The Republican geographical advantage is likely to only grow due to redistricting. Republicans lost the House popular vote by 3.1 points in 2020 but ended up netting 12 seats. With Republicans in control of changing the lines of 187 congressional districts compared to 75 for Democrats, redistricting alone could put Republicans in the majority without a change to their popular vote deficit.
Democrats are looking to seize upon changing voter coalitions. Biden won 54 percent of college-educated white voters in 2020, an increase of four points from 2016 and eight points from 2012. When midterms are more about turning out the base than persuading new voters, the Democratic Party could benefit from a cohort that has one of the highest voter turnout rates. Still, non-college educated white voters make up a much larger share of the electorate even with lower turnout rates. They even made up the largest share of Biden voters, despite Biden only winning 37 percent of them overall.
Biden’s approval rating will matter more than Trump’s for midterm elections that are increasingly nationalized. Right now, Russian President Vladmir Putin has a better net favorability rating than Biden among Republicans. This leaves Democrats relying on the support of their own voters as well as independents. The latest Monmouth University poll had Biden’s approval rating decline from 54 percent to 48 percent. The decline was all due to decreasing support among Democrats (95 percent to 86 percent) and independents (47 percent to 36 percent).

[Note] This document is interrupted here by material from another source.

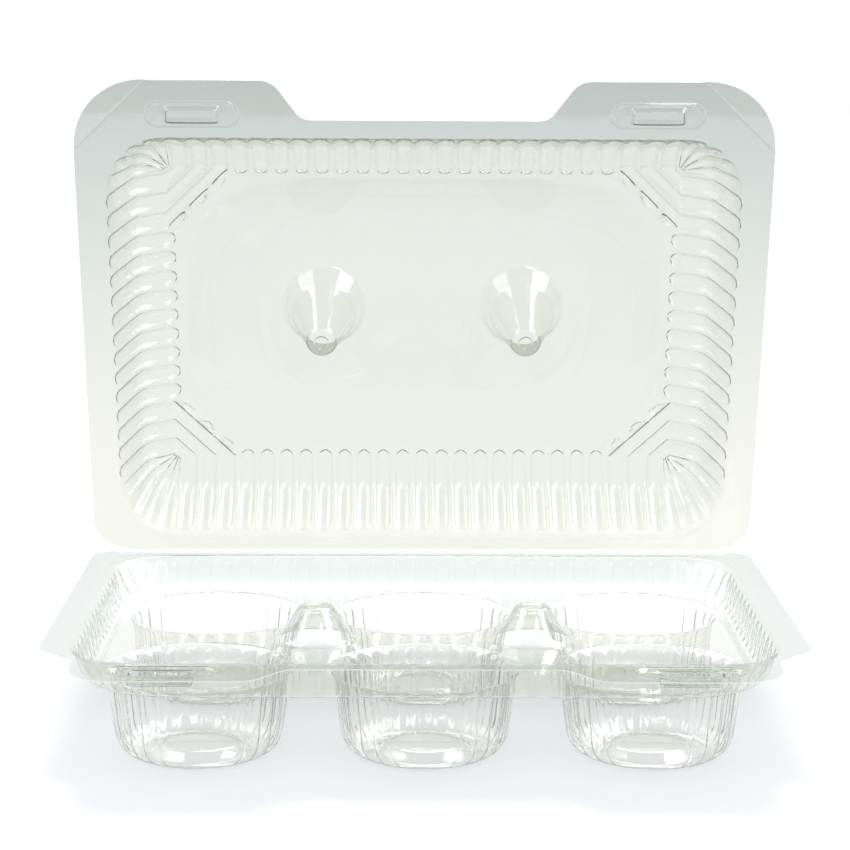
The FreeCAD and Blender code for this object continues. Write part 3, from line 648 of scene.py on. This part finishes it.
LID_SIDE = [(165, 1.15, 17), (165, 245, 33)]
LID_PAD_DEPTH, LID_BUTTON_DEPTH = 0.9, 5
EDGE_STEP = 1.5

# Front corners: a straight crease from side to front, a soft step up over its width
CORNER_LIFT, CREASE_WIDTH = 1.2, 2.0
crease_start, crease_end = np.array([165.0, 210.0]), np.array([129.0, 245.0])
crease_way = (crease_end - crease_start) / np.linalg.norm(crease_end - crease_start)


def spaced(path, step):
    """The same closed path with points a step apart."""
    closed = np.concatenate([path, path[:1]])
    along = np.concatenate([[0], np.cumsum(np.hypot(*np.diff(closed, axis=0).T))])
    spots = np.linspace(0, along[-1], int(along[-1] / step), endpoint=False)
    return np.column_stack([np.interp(spots, along, closed[:, k]) for k in (0, 1)])


def finger_lift(path):
    """Height of the lid's front corners: a smooth step up beyond the crease."""
    beyond = ((path[:, 1] - crease_start[1]) * -crease_way[0]
              + (np.abs(path[:, 0]) - crease_start[0]) * crease_way[1])
    share = np.clip(beyond / CREASE_WIDTH, 0, 1)
    return CORNER_LIFT * share * share * (3 - 2 * share)


def crease_points():
    """Points along both creases, in rows across the step."""
    out = np.array([crease_way[1], -crease_way[0]])
    along = np.linspace(0.04, 0.96, 30)[:, None] * (crease_end - crease_start)
    lines = np.concatenate([crease_start + along + out * beyond
                            for beyond in (0.01, 0.5, 1.0, 1.5, 2.0)])
    return np.concatenate([lines, lines * [-1, 1]])


lid_edge = spaced(rounded_outline(mirrored(LID_SIDE + TAB_END)), EDGE_STEP)
flange_loops = [level(lid_edge - [0, MOUTH_CENTRE], LID_FACE + finger_lift(lid_edge)), dome[0]]
for side in (-1, 1):
    edge, patches = latch(side, LID_FACE, 0, LID_PAD_DEPTH, LID_BUTTON_DEPTH)
    flange_loops.append(edge)
    lid_patches += patches
crease = crease_points()
lid_patches.append(filled(flange_loops, level(crease - [0, MOUTH_CENTRE],
                                              LID_FACE + finger_lift(crease))))


def lid_place(points):
    """From the shut lid (x, reach from the mouth's centre, height) in mm to the open lid in m."""
    reach, height = points[:, 1] + MOUTH_CENTRE, points[:, 2]
    c, s = math.cos(LID_OPENING), math.sin(LID_OPENING)
    placed = np.column_stack([points[:, 0], -reach * c + height * s, reach * s + height * c])
    return placed / 1000 + hinge


LID_REACH, DOME_DRAWN_HEIGHT = 245, 12


def lid_tint_share(points):
    """Share of the darker tint: all of it on the tabs, less towards the hinge, and less on the
    dome, where the sheet is drawn thinner.
    """
    reach = np.clip((points[:, 1] + MOUTH_CENTRE) / LID_REACH, 0, 1)
    drawn = np.clip((points[:, 2] - LID_FACE) / DOME_DRAWN_HEIGHT, 0, 1)
    return (0.1 + 0.9 * reach ** 1.5) * (1 - drawn) + (0.3 + 0.2 * reach) * drawn


# The third colour is the painted shade at slants.
pet_lid = clear_pet("clear PET, lid", (0.915, 0.9, 0.815), (0.51, 0.555, 0.535),
                    (0.86, 0.9, 0.88), 0.02)
lid = welded("lid_shell", lid_patches, lid_place,
             (0, -math.sin(LID_OPENING), -math.cos(LID_OPENING)), lid_tint_share, pet_lid)
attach(lid, "lid")
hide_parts("lid")


# ---- Stage ---------------------------------------------------------------------------------
# A plain white floor and a white surround. Soft lamps on both sides show only in gloss and
# through the clear sheet, and a soft sun and the surround light the floor and make the shadow.

SURROUND_LIGHT, SURROUND_GLOSS = (0.55, 0.565, 0.57), (0.82, 0.84, 0.83)


def unspread(nodes, links):
    """1 for light that no matt surface has spread on its way to the camera, else 0."""
    ray = nodes.new("ShaderNodeLightPath")
    direct = nodes.new("ShaderNodeMath")
    direct.operation = "LESS_THAN"
    direct.inputs[1].default_value = 0.5
    links.new(ray.outputs["Diffuse Depth"], direct.inputs[0])
    return direct.outputs[0]


def plain_sight(nodes, links):
    """1 for what the camera sees straight or through clear plastic, 0 for light on its way."""
    ray = nodes.new("ShaderNodeLightPath")
    seen = nodes.new("ShaderNodeMath")
    seen.operation = "MAXIMUM"
    links.new(ray.outputs["Is Camera Ray"], seen.inputs[0])
    links.new(ray.outputs["Is Transmission Ray"], seen.inputs[1])
    both = nodes.new("ShaderNodeMath")
    both.operation = "MULTIPLY"
    links.new(seen.outputs[0], both.inputs[0])
    links.new(unspread(nodes, links), both.inputs[1])
    return both.outputs[0]


world = bpy.data.worlds.new("studio")
bpy.context.scene.world = world
world.use_nodes = True
nodes, links = world.node_tree.nodes, world.node_tree.links
ray = nodes.new("ShaderNodeLightPath")
gloss = nodes.new("ShaderNodeMix")
gloss.data_type = "RGBA"
gloss.inputs[6].default_value = (*SURROUND_LIGHT, 1)
gloss.inputs[7].default_value = (*SURROUND_GLOSS, 1)
links.new(ray.outputs["Is Glossy Ray"], gloss.inputs[0])
shade = nodes.new("ShaderNodeMix")
shade.data_type = "RGBA"
shade.inputs[7].default_value = (1, 1, 1, 1)
links.new(plain_sight(nodes, links), shade.inputs[0])
links.new(gloss.outputs[2], shade.inputs[6])
links.new(shade.outputs[2], nodes["Background"].inputs["Color"])

FLOOR_COLOUR, FLOOR_ROUGHNESS, FLOOR_LIFT = (0.9, 0.91, 0.93), 0.9, 0.24
mesh = bpy.data.meshes.new("floor")
mesh.from_pydata([(-6, -6, 0), (6, -6, 0), (6, 8, 0), (-6, 8, 0)], [], [(0, 1, 2, 3)])
floor = bpy.data.objects.new("floor", mesh)
bpy.context.scene.collection.objects.link(floor)
material = bpy.data.materials.new("floor white")
material.use_nodes = True
nodes, links = material.node_tree.nodes, material.node_tree.links
shader = nodes["Principled BSDF"]
shader.inputs["Base Color"].default_value = (*FLOOR_COLOUR, 1)
shader.inputs["Roughness"].default_value = FLOOR_ROUGHNESS
shader.inputs["Specular IOR Level"].default_value = 0.0
shader.inputs["Emission Color"].default_value = (1, 1, 1, 1)
lift = nodes.new("ShaderNodeMath")
lift.operation = "MULTIPLY"
lift.inputs[1].default_value = FLOOR_LIFT
links.new(plain_sight(nodes, links), lift.inputs[0])
links.new(lift.outputs[0], shader.inputs["Emission Strength"])
mesh.materials.append(material)

# Lamps: place and aim in metres, width and height, watts
LAMPS = (
    ("right", (0.74, 0.1, 1.02), (0, 0.05, 0.12), (1.3, 0.6), 22),
    ("left", (-0.74, 0.1, 1.02), (0, 0.05, 0.12), (1.3, 0.6), 8),
    ("front", (0.5, -1.2, 1.2), (0, 0, 0.1), (0.5, 0.5), 5),
    ("back", (0.2, 1.3, 1.1), (0, 0, 0.1), (0.9, 0.35), 7))
for name, spot, aim, size_m, watts in LAMPS:
    data = bpy.data.lights.new(name, "AREA")
    data.shape = "RECTANGLE"
    data.size, data.size_y = size_m
    data.energy = watts
    data.use_nodes = True
    nodes, links = data.node_tree.nodes, data.node_tree.links
    links.new(unspread(nodes, links), nodes["Emission"].inputs["Strength"])
    lamp = bpy.data.objects.new(name, data)
    bpy.context.scene.collection.objects.link(lamp)
    lamp.location = spot
    lamp.rotation_euler = (Vector(aim) - Vector(spot)).to_track_quat("-Z", "Y").to_euler()
    lamp.visible_diffuse = False

SUN_POWER, SUN_WIDTH, SUN_TILT = 1.3, math.radians(18), math.radians(-9)
data = bpy.data.lights.new("overhead", "SUN")
data.energy = SUN_POWER
data.angle = SUN_WIDTH
lamp = bpy.data.objects.new("overhead", data)
bpy.context.scene.collection.objects.link(lamp)
lamp.rotation_euler = (SUN_TILT, 0, 0)
lamp.visible_glossy = False
lamp.visible_transmission = False

# Camera at the photograph's place: a long lens, a little above the rim
FOCAL_PIXELS, PICTURE_PIXELS = 2391.84, 850
CAMERA_FROM_HINGE = (-0.01044, -1.18401, 0.26028)
CAMERA_TURNS = (0.56, -9.37, 0.27)

data = bpy.data.cameras.new("camera")
data.sensor_width = 36
data.lens = FOCAL_PIXELS * data.sensor_width / PICTURE_PIXELS
data.clip_end = 20
camera = bpy.data.objects.new("camera", data)
bpy.context.scene.collection.objects.link(camera)
yaw, pitch, roll = (math.radians(turn) for turn in CAMERA_TURNS)
ahead = Vector((math.sin(yaw) * math.cos(pitch), math.cos(yaw) * math.cos(pitch),
                math.sin(pitch)))
right = Vector((math.cos(yaw), -math.sin(yaw), 0))
above = right.cross(ahead)
right, above = (right * math.cos(roll) + above * math.sin(roll),
                above * math.cos(roll) - right * math.sin(roll))
camera.matrix_world = (Matrix.Translation(Vector(CAMERA_FROM_HINGE) + Vector(hinge))
                       @ Matrix((right, above, -ahead)).transposed().to_4x4())
bpy.context.scene.camera = camera
bpy.context.scene.view_settings.view_transform = "Standard"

One poll over a year out from the midterms isn’t indicative of anything, but it speaks to the challenge in a polarized era that anything less than near total approval from Democrats could leave him with middling approval that would make it hard for Democrats to maintain the majority. As a comparison, the one midterm since WWII where the president’s party gained seats in both the House and Senate was 2002. President George W. Bush at the time had an approval rating above 60 percent that helped Republicans gain eight seats in the House and two seats in the Senate.